Part 1
考官
Do you like singing? Why?
考生
Absolutely, I like singing, it can help me better and feel better and less stress. I always sing with my friends during karaoke. I think it is a fun way to express emotion.
考官
Have you ever learnt how to sing?
考生
When I was a child, I learned how to sing in a school music groups and I joined it. I often used to sing practice regularly.
考官
Who do you want to sing for?
考生
I want to sing for my family because they have always supported me seeing as a traditional ways in my family. When I sing for them, I feel relaxed.
考官
Do you think singing can bring happiness to people?
考生
Absolutely. I think thing can make people happy. It can helps people express emotion and relieve stress. Many people sing in the shower or car. Additionally people always in the car. OK.
Do you like singing? Why?
分数: 65.0建议: 回答中存在语法错误和表达不自然的问题,例如“help me better”应为“help me feel better”,且句子结构较为简单,缺少连贯的连接词。建议加强语法准确性,使用连接词使表达更流畅,并避免重复表达。
示例: Yes, I really enjoy singing because it helps me relax and reduces my stress. I often sing karaoke with my friends, which is a fun way to express my emotions and bond with them.
Have you ever learnt how to sing?
分数: 60.0建议: 回答中存在语法错误,如“music groups”应为“music group”,“sing practice”表达不准确。句子结构不够清晰,缺少连接词。建议注意语法和词汇的准确使用,并用连接词使句子更连贯。
示例: Yes, when I was a child, I joined a school music group where I learned how to sing. I used to practice singing regularly to improve my skills.
Who do you want to sing for?
分数: 70.0建议: 回答表达基本清楚,但“seeing as a traditional ways in my family”表达不自然且语法错误。建议用更准确的表达方式说明原因,并使用连接词使句子更流畅。

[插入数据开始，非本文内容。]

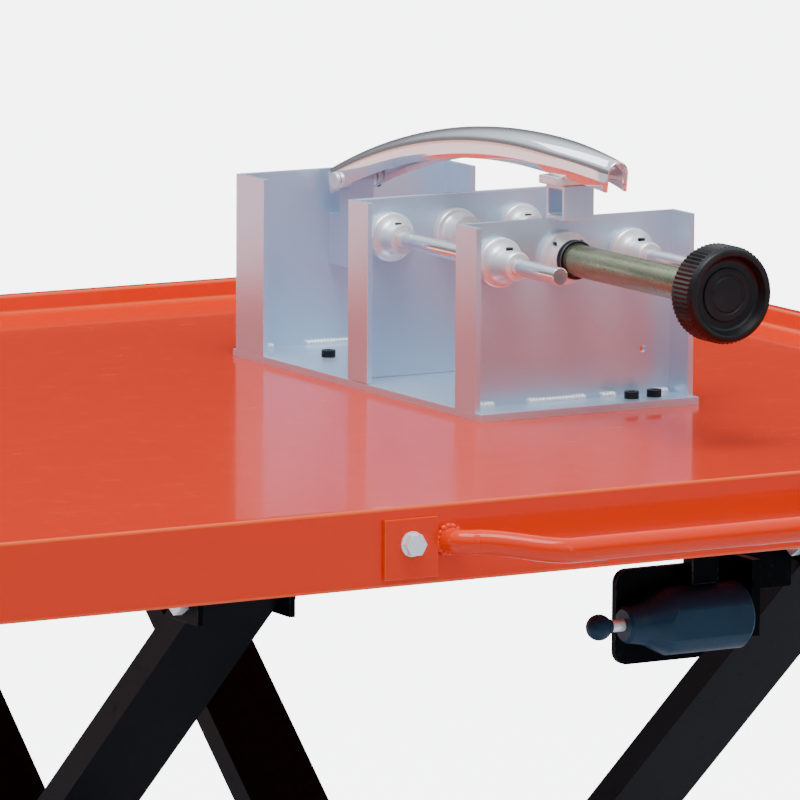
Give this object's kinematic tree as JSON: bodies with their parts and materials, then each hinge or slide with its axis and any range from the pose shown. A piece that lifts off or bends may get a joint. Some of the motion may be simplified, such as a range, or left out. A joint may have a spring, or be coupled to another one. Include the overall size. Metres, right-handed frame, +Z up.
{
  "type": "bench bender",
  "caption": "Hand-operated bench bender: a sliding clamp jaw between fixed posts with a hand lever, on a tray table with crossed legs.",
  "frame": {"origin": "on the floor, under the middle of the whole object's box", "axes": "+X to the right along the posts, +Y away from the handwheel towards the rear rim, +Z up"},
  "size_m": [1.006, 1.005, 0.964],
  "materials": {
    "orange_paint": "glossy orange powder coat",
    "alloy": "satin mill-finish aluminium plate",
    "chrome": "polished chrome plate",
    "zinc": "bright zinc-plated steel",
    "yellow_zinc": "yellow-passivated zinc on a turned steel tube",
    "black_oxide": "black oxide steel",
    "wheel_plastic": "black moulded phenolic with a knurled rim",
    "black_paint": "satin black paint",
    "blue_paint": "dark blue paint on a casting",
    "rubber": "moulded black rubber"
  },
  "bodies": {
    "table": {"tray_deck": "orange_paint", "rim_front": "orange_paint", "rim_rear": "orange_paint", "rim_left": "orange_paint", "rim_right": "orange_paint", "tray_stiffeners": "orange_paint", "handle_bar": "orange_paint", "handle_tabs": "orange_paint", "handle_bolts": "zinc", "handle_nuts": "zinc", "base_plate": "alloy", "base_bolts": "black_oxide", "base_nuts": "zinc", "front_post": "alloy", "rear_post": "alloy", "post_welds": "zinc", "guide_bushes": "zinc", "bush_screws": "black_oxide", "thrust_flange": "zinc", "flange_screws": "black_oxide", "lever_bracket": "alloy", "bracket_screws": "zinc", "lever_pin": "zinc", "lever_spacers": "zinc", "pin_clip": "black_oxide", "rest_block": "alloy", "rest_pad": "zinc", "front_legs": "black_paint", "rear_legs": "black_paint", "leg_brackets": "black_paint", "bracket_bolts": "zinc", "leg_bolts": "zinc", "pivot_bolts": "zinc", "pivot_washers": "zinc", "foot_tubes": "black_paint", "rubber_feet": "rubber", "foot_plugs": "rubber", "stretchers": "black_paint", "lock_post": "black_paint", "lock_plate": "black_paint", "lock_arm": "black_paint", "lock_housing": "blue_paint", "lock_screws": "zinc", "lock_spring": "zinc"},
    "jaw": {"jaw_post": "alloy", "guide_rods": "chrome", "jaw_screw": "chrome", "rod_collars": "zinc", "collar_screws": "black_oxide"},
    "spindle": {"sleeve": "yellow_zinc", "thrust_ring": "black_oxide", "retaining_ring": "black_oxide", "handwheel": "wheel_plastic", "wheel_cap": "wheel_plastic", "wheel_screw": "zinc"},
    "lever": {"lever": "chrome"},
    "plunger": {"lock_plunger": "zinc", "plunger_ball": "blue_paint"}
  },
  "joints": [
    {"name": "sleeve_spin", "type": "hinge", "parent": "table", "child": "spindle", "pos_m": [0.157, -0.2, 0.883], "axis": [0, 1, 0], "range_deg": [-5401, 3961]},
    {"name": "jaw_slide", "type": "slide", "parent": "table", "child": "jaw", "axis": [0, 1, 0], "range_m": [-0.075, 0.055]},
    {"name": "lever_pivot", "type": "hinge", "parent": "table", "child": "lever", "pos_m": [0.157, 0.19975, 0.90436], "axis": [-1, 0, 0], "range_deg": [0, 72]},
    {"name": "lock_pull", "type": "slide", "parent": "table", "child": "plunger", "axis": [-1, 0, 0], "range_m": [0, 0.008], "stiffness_N_per_m": 900, "springref_m": -0.01, "deforming": ["lock_spring"]}
  ],
  "couplings": [
    {"joint": "sleeve_spin", "follows": "jaw_slide", "rad_per_m": 1256.6}
  ]
}
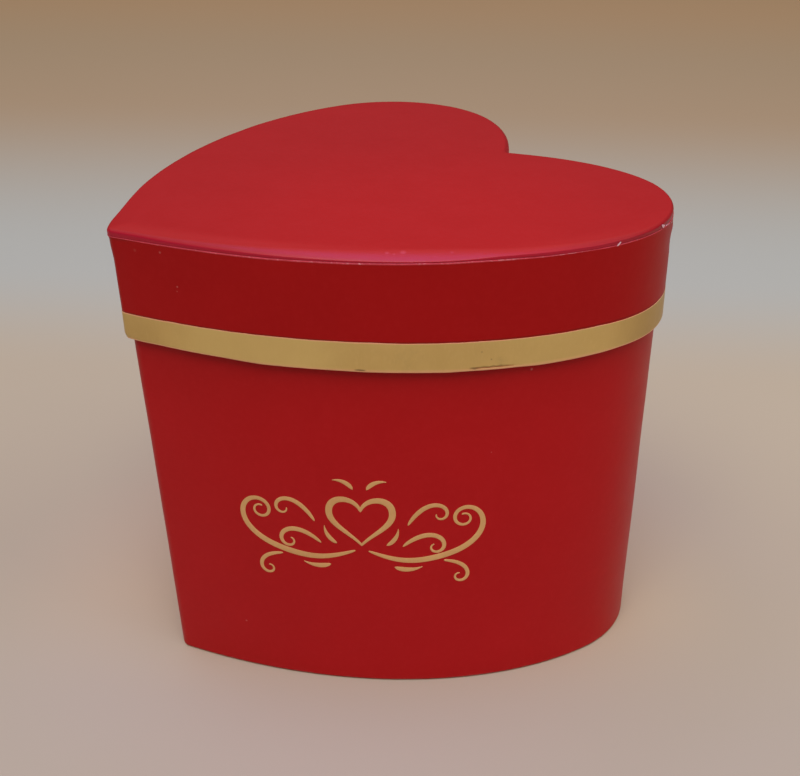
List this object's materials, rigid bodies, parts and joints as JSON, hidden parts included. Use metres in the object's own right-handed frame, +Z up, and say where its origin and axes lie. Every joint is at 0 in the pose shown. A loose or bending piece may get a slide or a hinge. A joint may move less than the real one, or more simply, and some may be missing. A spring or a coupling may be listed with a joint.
{
  "type": "valentine heart box",
  "caption": "Heart-shaped gift box of paper-covered board with a padded lift-off lid, a deep skirt, a gold foil band and a foil scroll ornament on one side.",
  "frame": {"origin": "middle of the closed box's footprint, on the surface it stands on", "axes": "+Z up; -Y towards the point of the heart and +Y towards its cleft; +X across the lobes, towards the side that carries the ornament"},
  "size_m": [0.1852, 0.1774, 0.17],
  "materials": {
    "greyboard": "matte",
    "gummed_tape": "matte",
    "base_paper": "matte",
    "red_body_paper": "satin",
    "red_skirt_paper": "satin",
    "red_satin_paper": "satin",
    "lining_paper": "matte",
    "padding": "matte",
    "gold_foil": "satin",
    "ornament_foil": "satin"
  },
  "bodies": {
    "base": {"wall_board_right": "greyboard", "wall_board_left": "greyboard", "point_stay_tape": "gummed_tape", "cleft_stay_tape": "gummed_tape", "floor_board": "greyboard", "base_cover_sheet": "base_paper", "body_wrap": "red_body_paper", "wall_lining": "lining_paper", "floor_lining": "lining_paper", "foil_ornament": "ornament_foil"},
    "lid": {"lid_top_board": "greyboard", "lid_top_pad": "padding", "lid_top_paper": "red_satin_paper", "lid_skirt_board_right": "greyboard", "lid_skirt_board_left": "greyboard", "lid_point_stay_tape": "gummed_tape", "lid_cleft_stay_tape": "gummed_tape", "lid_skirt_wrap": "red_skirt_paper", "gold_band": "gold_foil", "lid_top_lining": "lining_paper", "lid_skirt_lining": "lining_paper"}
  },
  "joints": [
    {"name": "lid_lift", "type": "slide", "parent": "base", "child": "lid", "axis": [0, 0, 1], "range_m": [0, 0.1]}
  ]
}
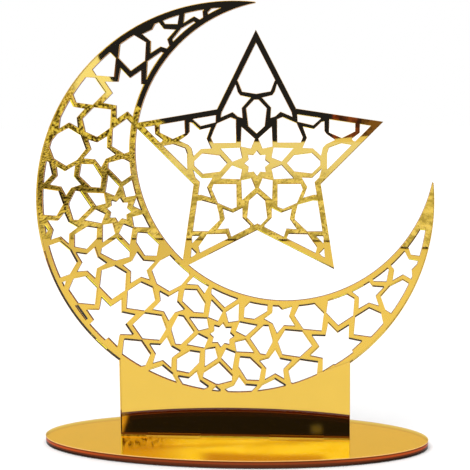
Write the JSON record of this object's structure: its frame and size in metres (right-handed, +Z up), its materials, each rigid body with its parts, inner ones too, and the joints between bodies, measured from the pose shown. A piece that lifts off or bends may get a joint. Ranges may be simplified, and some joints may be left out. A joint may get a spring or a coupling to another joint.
{
  "type": "crescent and star table ornament",
  "caption": "Flat upright ornament: a pierced crescent moon holding a pierced five-pointed star, on a plain stem that slots into an oval base plate.",
  "frame": {"origin": "centre of the base plate's underside, on the surface that the ornament stands on", "axes": "+Z up; the panel stands in the XZ plane and its mirror front faces -Y; +X to the right seen from the front"},
  "size_m": [0.22, 0.086, 0.246],
  "materials": {
    "gold_mirror_acrylic": "gold-tinted clear acrylic that mirrors its surroundings",
    "back_lacquer": "satin protective lacquer over the mirror film"
  },
  "bodies": {
    "base": {"base_plate": "gold_mirror_acrylic", "base_mirror_coat": "back_lacquer"},
    "panel": {"moon_star_panel": "gold_mirror_acrylic", "panel_mirror_coat": "back_lacquer"}
  },
  "joints": [
    {"name": "panel_lift", "type": "slide", "parent": "base", "child": "panel", "axis": [0, 0, 1], "range_m": [0, 0.01]}
  ]
}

示例: I want to sing for my family because they have always supported me, and singing is a traditional way for us to connect. When I sing for them, I feel very relaxed and happy.

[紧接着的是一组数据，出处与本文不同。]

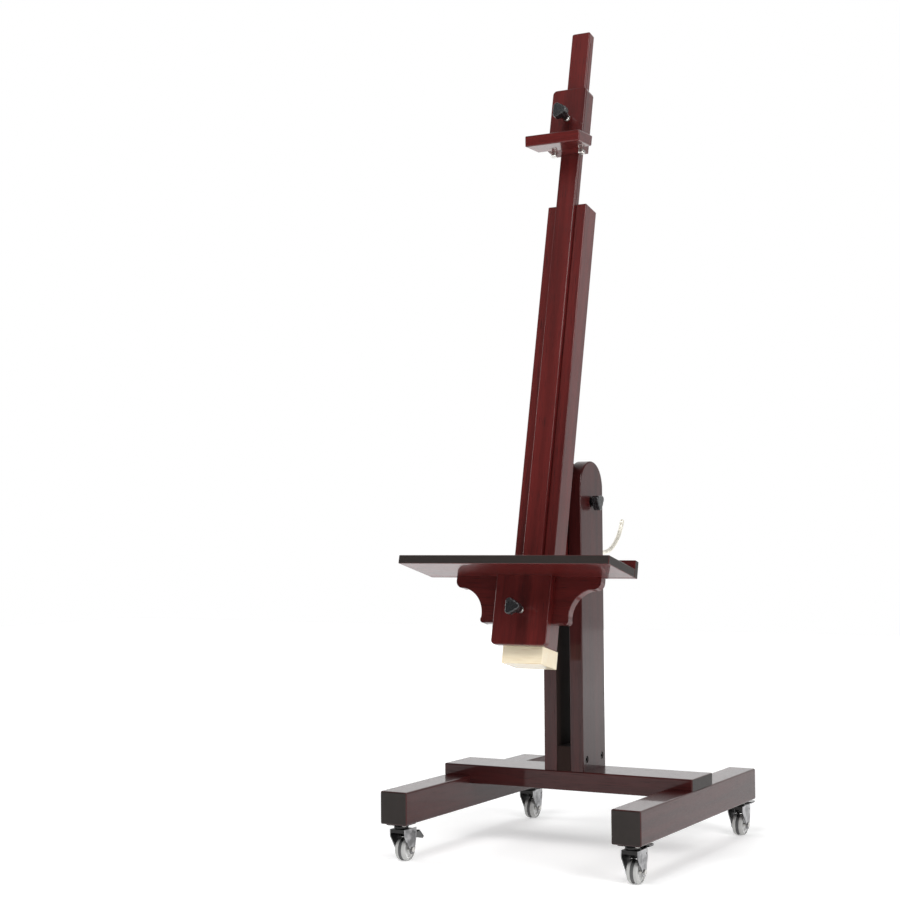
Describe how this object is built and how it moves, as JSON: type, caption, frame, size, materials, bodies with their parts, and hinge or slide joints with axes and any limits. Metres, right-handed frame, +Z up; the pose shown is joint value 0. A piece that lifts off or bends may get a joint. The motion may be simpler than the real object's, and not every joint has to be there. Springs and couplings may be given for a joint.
{
  "type": "studio easel",
  "caption": "Rolling studio easel with a tilting mast between two posts, a sliding tray carriage, a clamp head with a canvas lip and braked swivel casters",
  "frame": {"origin": "on the floor under the middle of the cross beam, midway between the two posts", "axes": "+Z up; +X to the right of a painter facing the easel; -Y towards the painter, the side the tray is on"},
  "size_m": [0.54, 0.6587, 1.6706],
  "materials": {
    "stained_wood": "glossy lacquer over mahogany stain",
    "hard_strip_wood": "bare, waxed",
    "plain_wood": "clear lacquered pale beech",
    "knob_plastic": "black moulded",
    "polished_rod": "bright drawn",
    "zinc_steel": "zinc plated",
    "dark_bolt": "black oxide",
    "fork_chrome": "bright plated",
    "tyre_rubber": "light grey, matt",
    "hub_plastic": "white moulded",
    "pedal_plastic": "black moulded"
  },
  "bodies": {
    "base": {"left_runner": "stained_wood", "right_runner": "stained_wood", "cross_beam": "stained_wood", "left_post": "stained_wood", "right_post": "stained_wood", "post_spacer": "stained_wood", "base_bolts": "zinc_steel", "post_screws": "zinc_steel", "pivot_bolt": "polished_rod", "pivot_washers": "dark_bolt", "caster_plates": "zinc_steel", "caster_screws": "zinc_steel"},
    "mast": {"left_stile": "stained_wood", "right_stile": "stained_wood", "mast_back_board": "stained_wood", "mast_foot_block": "plain_wood", "foot_block_screws": "zinc_steel", "tilt_bracket": "stained_wood", "bracket_studs": "zinc_steel", "tilt_handle": "polished_rod"},
    "tray_carriage": {"slider": "stained_wood", "clamp_strip": "hard_strip_wood", "wing_board": "stained_wood", "front_plate": "stained_wood", "tray_board": "stained_wood", "tray_rail": "stained_wood", "tray_screws": "zinc_steel", "tray_insert": "zinc_steel"},
    "tray_clamp_knob": {"tray_knob": "knob_plastic", "tray_clamp_screw": "polished_rod"},
    "head": {"head_block": "stained_wood", "head_keepers": "zinc_steel", "keeper_screws": "zinc_steel", "lip": "stained_wood", "head_bolts": "dark_bolt", "head_insert": "zinc_steel"},
    "head_clamp_knob": {"head_knob": "knob_plastic", "head_screw": "polished_rod"},
    "pivot_clamp_knob": {"pivot_knob": "knob_plastic"},
    "front_left_swivel": {"front_left_fork": "fork_chrome", "front_left_axle": "fork_chrome"},
    "front_left_wheel": {"front_left_tyre": "tyre_rubber", "front_left_wheel_hub": "hub_plastic"},
    "front_left_brake": {"front_left_brake_pedal": "pedal_plastic"},
    "front_right_swivel": {"front_right_fork": "fork_chrome", "front_right_axle": "fork_chrome"},
    "front_right_wheel": {"front_right_tyre": "tyre_rubber", "front_right_wheel_hub": "hub_plastic"},
    "front_right_brake": {"front_right_brake_pedal": "pedal_plastic"},
    "rear_left_swivel": {"rear_left_fork": "fork_chrome", "rear_left_axle": "fork_chrome"},
    "rear_left_wheel": {"rear_left_tyre": "tyre_rubber", "rear_left_wheel_hub": "hub_plastic"},
    "rear_left_brake": {"rear_left_brake_pedal": "pedal_plastic"},
    "rear_right_swivel": {"rear_right_fork": "fork_chrome", "rear_right_axle": "fork_chrome"},
    "rear_right_wheel": {"rear_right_tyre": "tyre_rubber", "rear_right_wheel_hub": "hub_plastic"},
    "rear_right_brake": {"rear_right_brake_pedal": "pedal_plastic"}
  },
  "joints": [
    {"name": "mast_tilt", "type": "hinge", "parent": "base", "child": "mast", "pos_m": [0, 0, 0.692], "axis": [-1, 0, 0], "range_deg": [-13.2, 76.8]},
    {"name": "tray_slide", "type": "slide", "parent": "mast", "child": "tray_carriage", "axis": [0, 0.2284, 0.9736], "range_m": [0, 0.45]},
    {"name": "tray_knob_turn", "type": "hinge", "parent": "tray_carriage", "child": "tray_clamp_knob", "pos_m": [0, -0.23639, 0.48553], "axis": [0, -0.9736, 0.2284], "range_deg": [0, 360]},
    {"name": "head_slide", "type": "slide", "parent": "tray_carriage", "child": "head", "axis": [0, 0.2284, 0.9736], "range_m": [-0.7, 0.12]},
    {"name": "head_knob_turn", "type": "hinge", "parent": "head", "child": "head_clamp_knob", "pos_m": [0, -0.00634, 1.47514], "axis": [0, -0.9736, 0.2284], "range_deg": [0, 360]},
    {"name": "pivot_knob_turn", "type": "hinge", "parent": "base", "child": "pivot_clamp_knob", "pos_m": [0.045, 0, 0.692], "axis": [1, 0, 0], "range_deg": [0, 360]},
    {"name": "front_left_swivel_turn", "type": "hinge", "parent": "base", "child": "front_left_swivel", "pos_m": [-0.241, -0.278, 0.066], "axis": [0, 0, 1], "continuous": true},
    {"name": "front_left_wheel_roll", "type": "hinge", "parent": "front_left_swivel", "child": "front_left_wheel", "pos_m": [-0.241, -0.264, 0.022], "axis": [1, 0, 0], "continuous": true},
    {"name": "front_left_brake_press", "type": "hinge", "parent": "front_left_swivel", "child": "front_left_brake", "pos_m": [-0.241, -0.255, 0.054], "axis": [-1, 0, 0], "range_deg": [-40, 0]},
    {"name": "front_right_swivel_turn", "type": "hinge", "parent": "base", "child": "front_right_swivel", "pos_m": [0.241, -0.278, 0.066], "axis": [0, 0, 1], "continuous": true},
    {"name": "front_right_wheel_roll", "type": "hinge", "parent": "front_right_swivel", "child": "front_right_wheel", "pos_m": [0.241, -0.264, 0.022], "axis": [1, 0, 0], "continuous": true},
    {"name": "front_right_brake_press", "type": "hinge", "parent": "front_right_swivel", "child": "front_right_brake", "pos_m": [0.241, -0.255, 0.054], "axis": [-1, 0, 0], "range_deg": [0, 40]},
    {"name": "rear_left_swivel_turn", "type": "hinge", "parent": "base", "child": "rear_left_swivel", "pos_m": [-0.241, 0.278, 0.066], "axis": [0, 0, 1], "continuous": true},
    {"name": "rear_left_wheel_roll", "type": "hinge", "parent": "rear_left_swivel", "child": "rear_left_wheel", "pos_m": [-0.241, 0.292, 0.022], "axis": [1, 0, 0], "continuous": true},
    {"name": "rear_left_brake_press", "type": "hinge", "parent": "rear_left_swivel", "child": "rear_left_brake", "pos_m": [-0.241, 0.301, 0.054], "axis": [-1, 0, 0], "range_deg": [0, 40]},
    {"name": "rear_right_swivel_turn", "type": "hinge", "parent": "base", "child": "rear_right_swivel", "pos_m": [0.241, 0.278, 0.066], "axis": [0, 0, 1], "continuous": true},
    {"name": "rear_right_wheel_roll", "type": "hinge", "parent": "rear_right_swivel", "child": "rear_right_wheel", "pos_m": [0.241, 0.292, 0.022], "axis": [1, 0, 0], "continuous": true},
    {"name": "rear_right_brake_press", "type": "hinge", "parent": "rear_right_swivel", "child": "rear_right_brake", "pos_m": [0.241, 0.301, 0.054], "axis": [-1, 0, 0], "range_deg": [0, 40]}
  ]
}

Do you think singing can bring happiness to people?
分数: 50.0建议: 回答中存在多处语法错误和表达不完整,如“thing”应为“singing”,“can helps”应为“can help”,句子不连贯且最后一句无意义。建议加强语法练习,使用完整且连贯的句子表达观点。
示例: Absolutely. I believe singing can make people happy because it allows them to express their emotions and relieve stress. For example, many people enjoy singing in the shower or while driving, which helps improve their mood.
× Absolutely, I like singing, it can help me better and feel better and less stress.
✓ Absolutely, I like singing because it can help me feel better and less stressed.
原句中使用了逗号连接两个独立句,造成句子结构错误。应使用连词连接,且表达更自然。建议用because连接原因,并调整表达使其更通顺。
× When I was a child, I learned how to sing in a school music groups and I joined it.
✓ When I was a child, I learned how to sing in a school music group and I joined it.
原句中music groups使用了复数形式,但前面有不定冠词a,导致单复数不一致。应将groups改为单数group。
× I often used to sing practice regularly.
✓ I often used to practice singing regularly.
原句中动词搭配错误,'sing practice'不符合英语习惯,应调整为'practice singing',且used to后接动词原形。
× I want to sing for my family because they have always supported me seeing as a traditional ways in my family.
✓ I want to sing for my family because they have always supported me, seeing it as a traditional way in my family.
原句中'seeing as a traditional ways'用法错误,'seeing as'应接单数名词,且ways应为way,且缺少it作宾语。
× I think thing can make people happy.
✓ I think singing can make people happy.
原句中'thing'用词不当,且主谓不一致。应明确主语为'singing',使谓语动词与主语一致。
× It can helps people express emotion and relieve stress.
✓ It can help people express emotion and relieve stress.
情态动词can后应接动词原形,不能加s。原句中helps错误,应改为help。